There are challenges for financial institutions associated with the rise of the social economy. Regulations and privacy, not being a center of discussion today, may become issues to be talked about. These are ongoing issues in the global financial fronts. Issues requiring management, and social technologies can have disruptive effects including the emergence of new players that provide their service on social platforms.

Social media complicate compliance; companies must document how they comply with regulations that govern what they can say about their products or how they solicit customers, whether the customer comes to sales office or visit a company social media page. Often regulations inhibit use of social media; in insurance for example, only licensed agents are allowed to approach customers. Also publication of insurance and banking services content is strictly regulated and often requires lengthy disclosures about investment risks. Players in this market   will need to invest in technology solutions
and processes that enable them to use social technologies whilst complying with relevant regulations.

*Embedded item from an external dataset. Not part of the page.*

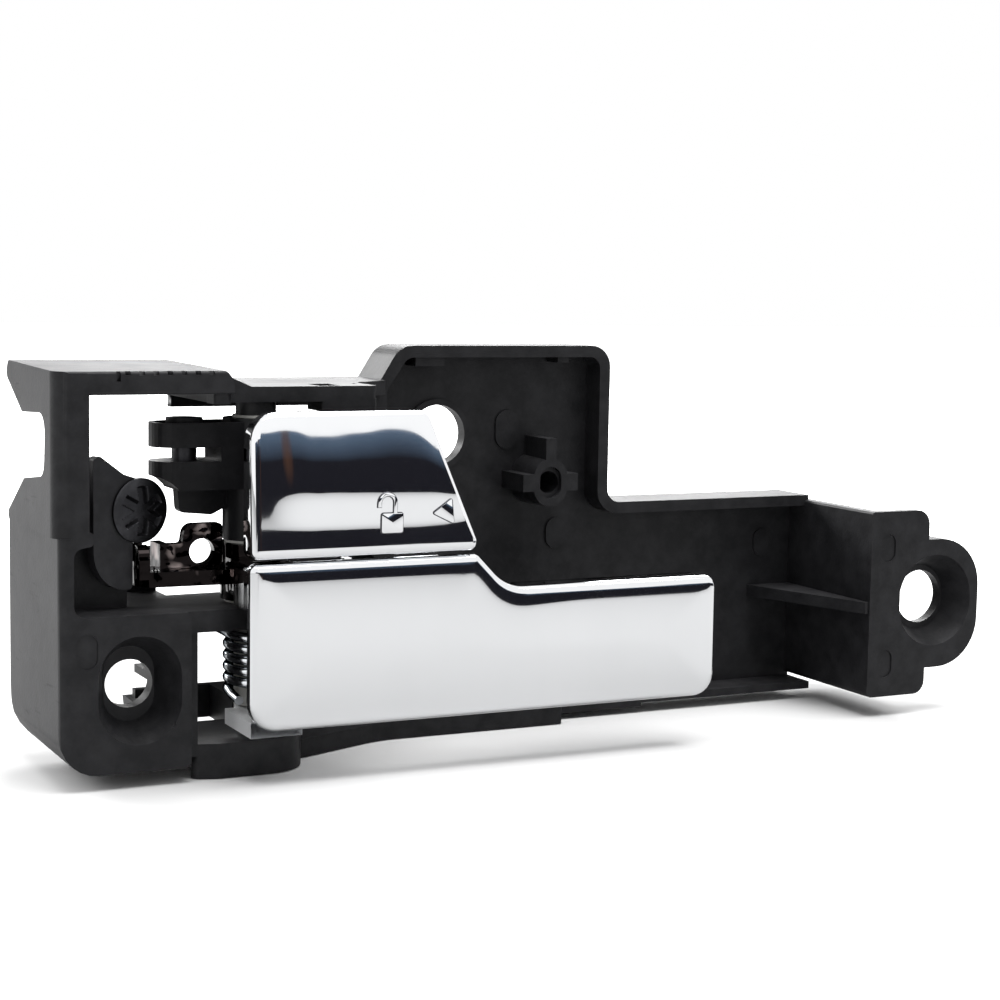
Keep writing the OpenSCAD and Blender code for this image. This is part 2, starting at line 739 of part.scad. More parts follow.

Finally, many financial service companies may face organizational barriers that could inhibit productive use of social technologies.    Given their size and complex structures, large banking and insurance players may find it challenging to shift quickly to new operational models that would let them capture the productivity benefits that social media make possible.

Social technology is here to stay. It is where people congregate, share information and, increasingly, consider and execute purchases. Social technologies have proven their value in improving organizational performance. Financial services have enormous opportunity to reap the benefits of social technologies, but will need to invest in the talent and capabilities to do so. It will be money well spent.